Uzun bir süredir yaşanan borçlanmaya karşı önlem almaya çalışan Yunanistan’ın temerrüde çıkması söylemeri, İtalya, İspanya, İrlanda ve Portekiz gibi güçlü ülkelerin yaşadığı sıkıntılar ve 2. çeyrekte Fransa ve Almanya gibi Avrupa’nın dinamosu olan ülkelerdeki büyümenin sıfıra yakın çıkması girilen resesyonun en önemli sebepleri.


Diğer tarafta ise tarihinde ilk defa kredi notu düşen bir Amerika ile karşı karşıyayız. Borçlanma tavanı ile ilgili bir tasarıyı haftalarca senatodan çıkaramayan ve kredi derecelendirme kurumlarının bile güvenini sarsan bir Amerika.

Peki dünyanın büyük ekonomilerinde bunlar yaşanırken, Türkiye’de durum nedir? Türkiye yılın ilk çeyreğinde %11, ikinci çeyreğinde ise %8.8 lik bir büyüme ile adeta ‘nerde kalmıştık?’ dedi. Geçtiğimiz günlerde ise uzun bir süredir gündemde olan not artışı geldi. Amerika ve İtalya’nın notunu kıran Standard & Poors (S&P) Türkiye’nin notunu artırdı ve görünümünü pozitife yükseltti. Aldığı radikal kararlarla zaman zaman şaşırtan Merkez Bankası’nın politikaları da geçilen bu sıkıntılı süreçte Türkiye’yi ipten aldı diyebiliriz.
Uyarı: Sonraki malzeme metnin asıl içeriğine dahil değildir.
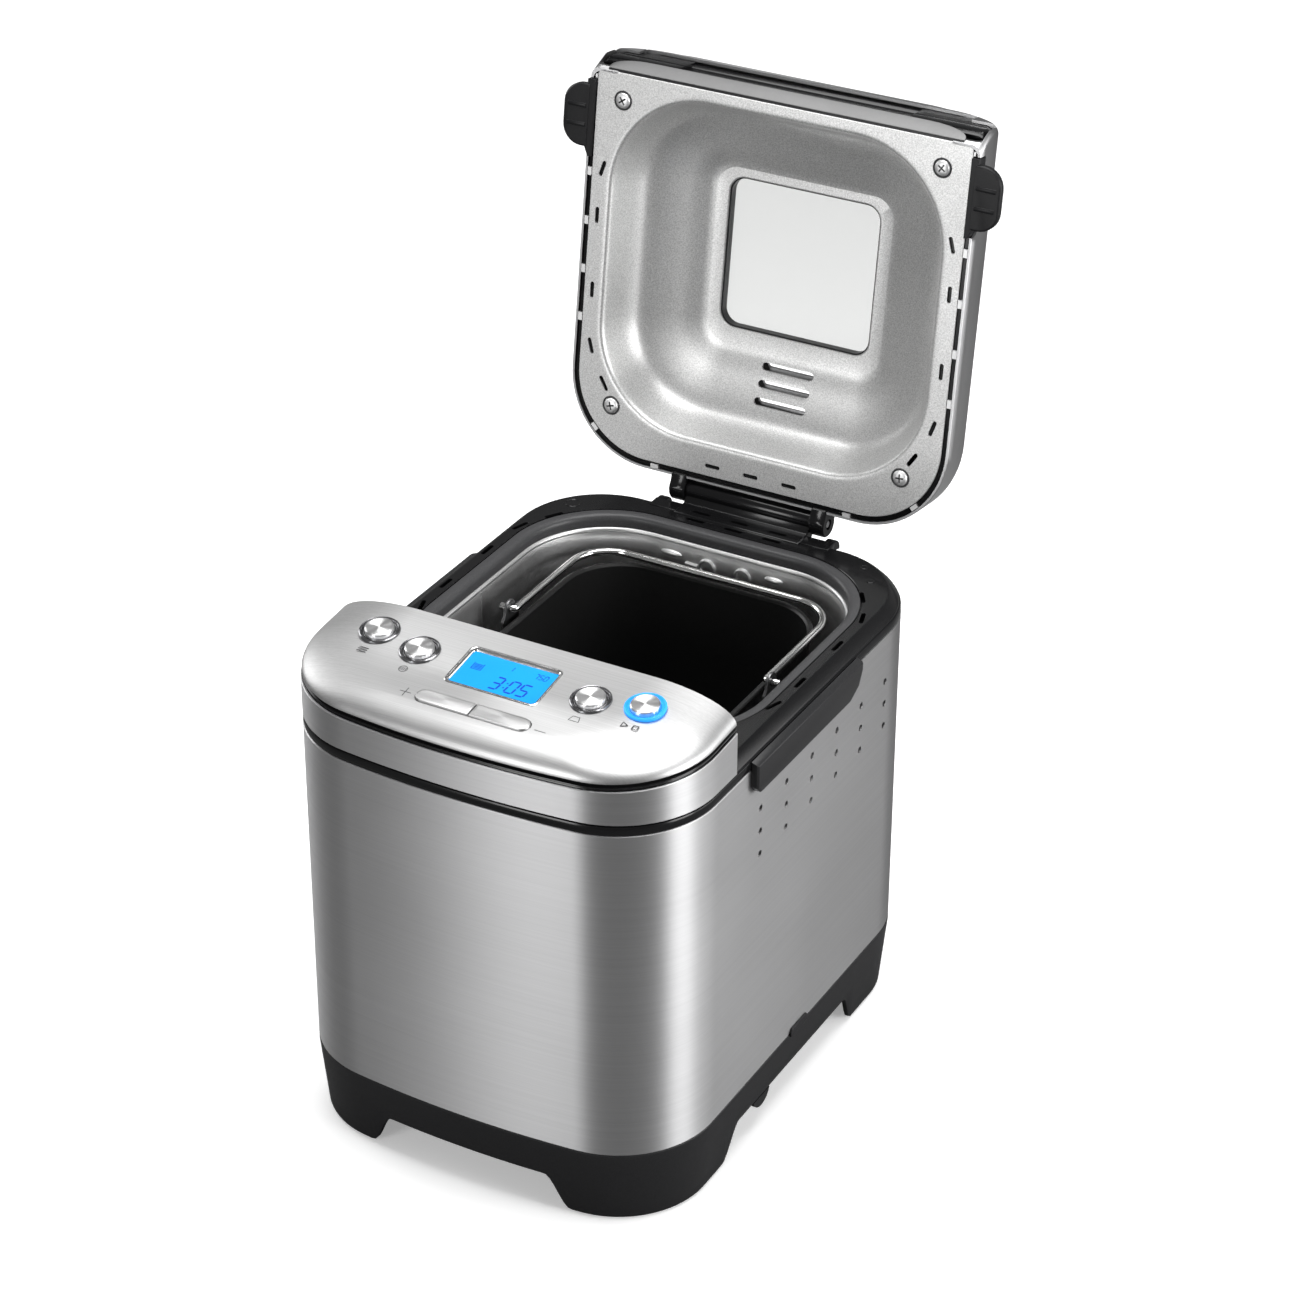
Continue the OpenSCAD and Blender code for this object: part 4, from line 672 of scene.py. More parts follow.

Piyasalar bu kadar ateşliyken, döviz ve altın son yıllardaki rekorlarını kırıyor. Tahvil ve bonolara güveni azalan yatırımcı altın fiyatlarını uçuruyor. 2011’in yılbaşından itibaren Eylül itibariyle altın %27 değer kazandı ve tarihi zirveler yapmaya devam ediyor. Yunanistan’ın tahvillerini ödeyemeyecek duruma geldiği söylentileri, IMF baş ekonomisti ve Fed başkanının ekonomide ciddi bir durgunluğun yaşanacağını belirtmesi yatırımcının tercihlerini altına kaydırdı. Peki bütün bunlar olurken Euro’nun 2.50’li, Dolar’ın ise 1.80’li seviyeleri test etmesini ne anlama geliyor? Türk Lirası günden güne değer kaybetmeye devam ediyor. Bu durum kur farkından etkilenen firmaların yılsonuna doğru bazı kalemlerde zarar yazacağı anlamına gelebilir. Merkez Bankası her ne kadar döviz ihaleleriyle belli bir noktada tutmaya çalışsa da, dolarda yeni tarihi zirveler yaşamamız mümkün görünüyor.

Böylesi dönemlerde firmaların karlılığına olan güven haliyle azalıyor. Bütün Dünya borsaları gelebilecek en ufak bir habere yoğun tepkiler verir hale geldi. Yaşanan bu dalgalı süreç sonrası, yılın bir önceki dönemi ile kıyaslandığında borsalarda hisse senetlerinin fiyatlarında yoğun bir düşüş gözleniyor.

Dünya yaşanan bu resesyona nerede dur diyebilecek? AB Yunanistan’ı temerrüde düşmeden kurtarabilecek mi? Almanya ve Fransa tekrar üreten ülkeler olabilecekler mi? Euro Bölgesi ömrüne ne kadar daha devam edebilecek? En önemlisi bütün bu yer değişimlerine karşı yeni global güçler mi türeyecek. Bütün bunlar yıl sonundan önce cevap bekleyen sorular.


Not: Bu yazı Bahçeşehir Üniversitesi Öğrenci Konseyi Dergisi, Fuaye, için yazılmıştır.